Rising household consumer debt: Good or bad? Empirical research on U.S. stock market volatility using normal mixture GARCH-MIDAS model

Detta är en D-uppsats från Handelshögskolan i Stockholm/Institutionen för finansiell ekonomi

Sammanfattning: Household debt has been on the continuous rise to raise concern for its sustainability and its consequences to the financial system and the macro-economy as a whole. In this paper, I review empirical work on the growth of total household consumer debt ratio on long-term component of stock market volatility.
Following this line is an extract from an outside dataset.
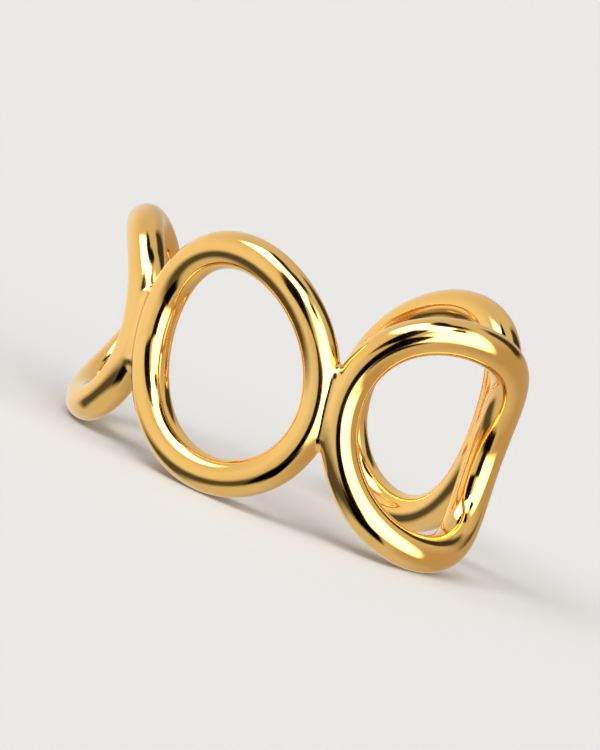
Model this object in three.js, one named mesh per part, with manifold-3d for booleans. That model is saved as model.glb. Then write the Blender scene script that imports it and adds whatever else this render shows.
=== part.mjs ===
// An open ear cuff of polished gold: four open ovals of round wire, soldered side by side
// and bent around an oval section. The gap between the first and the last oval lets the ear's rim in.
// Millimetres, +Z up along the cuff's axis, gap on the +Y side, resting on the bottoms of the ovals.
import * as THREE from 'three';
import { ParametricGeometry } from 'three/addons/geometries/ParametricGeometry.js';
import { mergeVertices } from 'three/addons/utils/BufferGeometryUtils.js';
import Module from 'manifold-3d';

// The round wire.
const wireDiameter = 1.1;

// The cuff seen from above: an oval wall, measured to the middle of the wire.
const wallHalfLength = 6.6;
const wallHalfWidth = 4.0;
const wallTurn = THREE.MathUtils.degToRad(-30);

// One full oval laid flat, measured to the middle of the wire. Its top leans toward the first oval.
const ovalHalfWidth = 3.0;
const ovalHalfHeight = 3.4;
const ovalLean = THREE.MathUtils.degToRad(48);

// The row of ovals along the wall. The first one is smaller and moved up to its neighbour.
const ovalScales = [0.86, 1, 1, 1];
const ovalPitch = 7.15;
const secondOvalAlong = 0.3;

// The solder that fills the seam between two touching ovals.
const solderRadius = 0.36;
const solderLength = 2.5;

// Facets.
const stepsRoundOval = 48;
const sidesOfWire = 12;
const sidesOfSolder = 12;
const stepsOfSolderEnd = 3;
const stepsOfWall = 1000;
const smallAngle = 0.003;

const goldColour = 0xe0b055;
const goldRoughness = 0.16;
const goldMetalness = 1;

const wireRadius = wireDiameter / 2;
const fullTurn = 2 * Math.PI;
const up = new THREE.Vector3(0, 0, 1);

// The wall starts in the middle of its wide front side and runs round toward +X.
const wall = new THREE.EllipseCurve(
  0, 0, wallHalfLength, wallHalfWidth, -Math.PI / 2, 1.5 * Math.PI, false, wallTurn
);
wall.arcLengthDivisions = stepsOfWall;
const wallLength = wall.getLength();

// A distance along the wall and a height give a point, the wall's direction and its outward normal.
function onWall(along, height) {
  const share = THREE.MathUtils.euclideanModulo(along / wallLength, 1);
  const spot = wall.getPointAt(share);
  const heading = wall.getTangentAt(share);
  const forward = new THREE.Vector3(heading.x, heading.y, 0).normalize();
  return {
    point: new THREE.Vector3(spot.x, spot.y, height),
    forward,
    outward: new THREE.Vector3().crossVectors(forward, up),
  };
}

// Half of the height that a full leaning oval takes up.
const ovalReach = Math.hypot(
  ovalHalfWidth * Math.sin(ovalLean),
  ovalHalfHeight * Math.cos(ovalLean)
);

// The angle at which a leaning oval crosses the middle of its own height.
const ovalLevel = Math.atan2(
  ovalHalfWidth * Math.sin(ovalLean),
  ovalHalfHeight * Math.cos(ovalLean)
);

// Where each oval's centre lies. All of them rest on the same plane.
const ovals = ovalScales.map((scale, place) => ({
  scale,
  along: secondOvalAlong + (place - 1) * ovalPitch + (place === 0 ? ovalHalfWidth * (1 - scale) : 0),
  height: wireRadius + scale * ovalReach,
}));

// The offset of a point of a full oval from its centre, along the wall and up.
function ovalOffset(angle) {
  const across = ovalHalfWidth * Math.cos(angle);
  const high = ovalHalfHeight * Math.sin(angle);
  return {
    along: across * Math.cos(ovalLean) - high * Math.sin(ovalLean),
    height: across * Math.sin(ovalLean) + high * Math.cos(ovalLean),
  };
}

// The middle of one oval's wire, bent round the wall.
function wireMiddle(oval, angle) {
  const offset = ovalOffset(angle - ovalLevel);
  return onWall(
    oval.along + oval.scale * offset.along,
    oval.height + oval.scale * offset.height
  );
}

// One oval of wire as a closed tube: u runs round the oval, v round the section. The section turns
// with the wall, so that each oval rests on one row of corners.
function wireOval(oval) {
  return new ParametricGeometry((u, v, target) => {
    const angle = (u % 1) * fullTurn;
    const turn = (v % 1) * fullTurn;
    const { point, outward } = wireMiddle(oval, angle);
    const before = wireMiddle(oval, angle - smallAngle).point;
    const after = wireMiddle(oval, angle + smallAngle).point;
    const across = after.sub(before).cross(outward).normalize();
    target.copy(point)
      .addScaledVector(across, wireRadius * Math.cos(turn))
      .addScaledVector(outward, wireRadius * Math.sin(turn));
  }, stepsRoundOval, sidesOfWire);
}

// The solder between two ovals: a bead with round ends that follows their shared side.
function solderBead(left, right) {
  const share = left.scale / (left.scale + right.scale);
  const place = onWall(
    THREE.MathUtils.lerp(left.along, right.along, share),
    THREE.MathUtils.lerp(left.height, right.height, share)
  );
  const before = ovalOffset(-ovalLevel - smallAngle);
  const after = ovalOffset(-ovalLevel + smallAngle);
  const along = new THREE.Vector3()
    .addScaledVector(place.forward, after.along - before.along)
    .addScaledVector(up, after.height - before.height)
    .normalize();
  const across = new THREE.Vector3().crossVectors(along, place.outward);
  const frame = new THREE.Matrix4().makeBasis(across, along, place.outward).setPosition(place.point);
  const straight = solderLength - 2 * solderRadius;
  return new THREE.CapsuleGeometry(solderRadius, straight, stepsOfSolderEnd, sidesOfSolder)
    .applyMatrix4(frame);
}

const manifold = await Module();
manifold.setup();

// A closed geometry as a solid that can be joined.
function toSolid(geometry) {
  geometry.deleteAttribute('normal');
  geometry.deleteAttribute('uv');
  const merged = mergeVertices(geometry);
  return new manifold.Manifold(new manifold.Mesh({
    numProp: 3,
    vertProperties: new Float32Array(merged.attributes.position.array),
    triVerts: new Uint32Array(merged.index.array),
  }));
}

// The joined solid as a geometry, standing on z = 0 with its box centred on the axis.
function toGeometry(solid) {
  const mesh = solid.getMesh();
  const geometry = new THREE.BufferGeometry();
  geometry.setAttribute('position', new THREE.BufferAttribute(mesh.vertProperties, 3));
  geometry.setIndex(new THREE.BufferAttribute(mesh.triVerts, 1));
  geometry.computeBoundingBox();
  const box = geometry.boundingBox;
  geometry.translate(-(box.min.x + box.max.x) / 2, -(box.min.y + box.max.y) / 2, -box.min.z);
  geometry.computeVertexNormals();
  return geometry;
}

const loops = ovals.map((oval) => toSolid(wireOval(oval)));
const beads = ovals.slice(1).map((oval, place) => toSolid(solderBead(ovals[place], oval)));
const soldered = [...loops, ...beads].reduce((whole, piece) => whole.add(piece));

const gold = new THREE.MeshStandardMaterial({
  name: 'gold',
  color: goldColour,
  roughness: goldRoughness,
  metalness: goldMetalness,
});

const cuff = new THREE.Mesh(toGeometry(soldered), gold);
cuff.name = 'oval_cuff';

const earCuff = new THREE.Group();
earCuff.add(cuff);

export default earCuff;
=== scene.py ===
from math import atan2, cos, hypot, pi, radians, sin

import bpy
import numpy as np
from mathutils import Matrix, Vector


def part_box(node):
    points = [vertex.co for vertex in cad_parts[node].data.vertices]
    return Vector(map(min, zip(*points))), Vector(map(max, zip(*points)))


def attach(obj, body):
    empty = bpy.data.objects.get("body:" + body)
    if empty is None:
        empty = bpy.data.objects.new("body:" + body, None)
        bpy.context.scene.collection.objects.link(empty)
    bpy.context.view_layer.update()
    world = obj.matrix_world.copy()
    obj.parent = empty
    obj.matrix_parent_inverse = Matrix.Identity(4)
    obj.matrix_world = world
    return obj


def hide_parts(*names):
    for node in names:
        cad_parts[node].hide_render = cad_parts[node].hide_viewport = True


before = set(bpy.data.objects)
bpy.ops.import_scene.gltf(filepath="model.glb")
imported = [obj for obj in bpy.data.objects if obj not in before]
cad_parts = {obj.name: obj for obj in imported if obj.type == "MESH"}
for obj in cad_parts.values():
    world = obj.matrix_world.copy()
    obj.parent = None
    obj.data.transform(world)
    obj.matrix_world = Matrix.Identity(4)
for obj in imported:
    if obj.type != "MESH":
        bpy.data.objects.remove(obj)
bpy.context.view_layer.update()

# The oval cuff: four open ovals of round wire, soldered side by side and bent round an oval section.
# Polished gold plating on brass. The ovals are closed loops of drawn wire, and solder runs into the
# seams between them, which are filed and polished until wire and solder are one smooth surface.
wire_radius = 0.00055
wall_half_length = 0.0066
wall_half_width = 0.0040
wall_turn = radians(-30)
oval_half_width = 0.0030
oval_half_height = 0.0034
oval_lean = radians(48)
oval_scales = [0.86, 1, 1, 1]
oval_pitch = 0.00715
second_oval_along = 0.0003

solder_radius = 0.00036
solder_half_length = 0.00089
solder_flow = 0.00015

wall_points = 20001
loop_steps = 240
wire_sides = 24
skin_voxel = 0.000066
skin_steps = 3
wire_steps = 4
small_angle = 0.001
small_shift = 0.000001
points_at_once = 4000

# The wall seen from above as a table of lengths along it, from the middle of its wide front side.
wall_angle = np.linspace(-pi / 2, 3 * pi / 2, wall_points)
wall_long = wall_half_length * np.cos(wall_angle)
wall_wide = wall_half_width * np.sin(wall_angle)
wall_x = wall_long * cos(wall_turn) - wall_wide * sin(wall_turn)
wall_y = wall_long * sin(wall_turn) + wall_wide * cos(wall_turn)
wall_step = np.hypot(np.diff(wall_x), np.diff(wall_y))
wall_along = np.concatenate([[0], np.cumsum(wall_step)])

oval_reach = hypot(oval_half_width * sin(oval_lean), oval_half_height * cos(oval_lean))
oval_level = atan2(oval_half_width * sin(oval_lean), oval_half_height * cos(oval_lean))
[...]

The paper applies GARCH-MIDAS model with a mean-reverting unit weekly GARCH process, and a MIDAS (Mixed Data Sampling) applying to monthly household consumer debt ratio and errors following normal distribution, student-t distribution and two-component normal mixture distribution. The results show that household consumer debt ratio explains more than 12% of total stock volatility for the full sample from 01-01-1964 to 01-01-2015. In addition, household consumer debt ratio has mixed effect on stock market volatility. Income inequality seems to be plausible to explain the mixed effect. In low income inequality period, household consumer debt decreases stock market volatility. In high income inequality period, household consumer debt increases stock market volatility. It shapes part of a renewed interest in whether or not rising income inequality is the source of financial instability.